- Charles City Junior-Senior High School
- U.S. National Register of Historic Places
- Location: 3500 N. Grand Ave. Charles City, Iowa
- Coordinates: 43°04′04.6″N 92°40′19.5″W﻿ / ﻿43.067944°N 92.672083°W
- Built: 1932
- NRHP reference No.: 100001567
- Added to NRHP: September 5, 2017

= Charles City Junior-Senior High School =

Charles City Junior-Senior High School, also known as the North Grand Building, is a historic building located in Charles City, Iowa, United States. It replaced a high school building completed in 1899 that was destroyed in a fire. The portion of the present building along Grand Avenue was built from 1931 to 1932, and served as the community's high school into the late 1960s when the current high school building was completed. This building then became a junior high school and then a middle school.

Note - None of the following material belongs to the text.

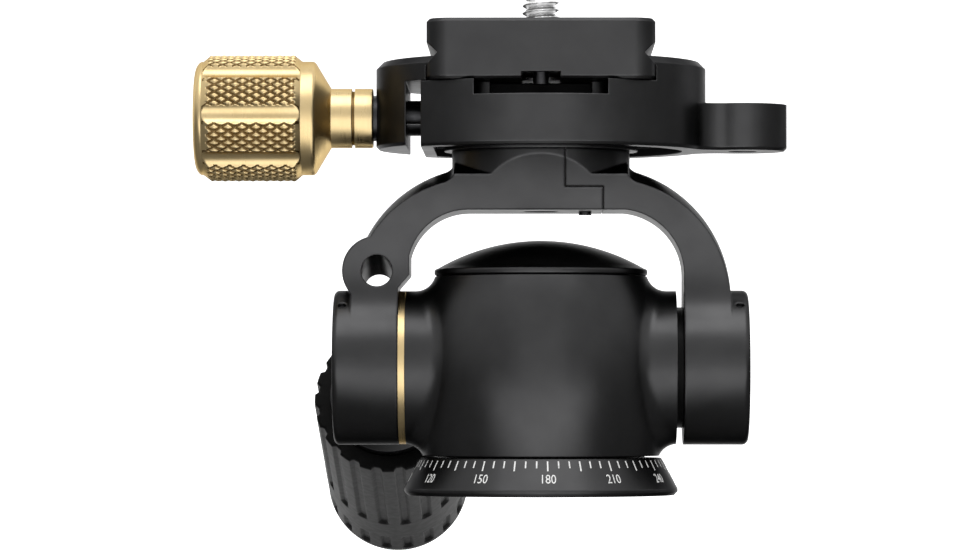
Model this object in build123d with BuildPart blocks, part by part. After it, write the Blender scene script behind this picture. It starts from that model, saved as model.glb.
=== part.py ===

A large addition was built onto the rear of the building in 1970. They vacated part of this building when the new middle school opened in 2016. The older section of the building was listed on the National Register of Historic Places in 2017. It is slated to be converted into 35 market-rate apartments. The newer section of the building continues to house the school district's offices; Iowa BIG North, an initiative based learning program that works with local business partners; and the Carrie Lane Alternative High School. The school's auditorium continues to be used for some school and community events.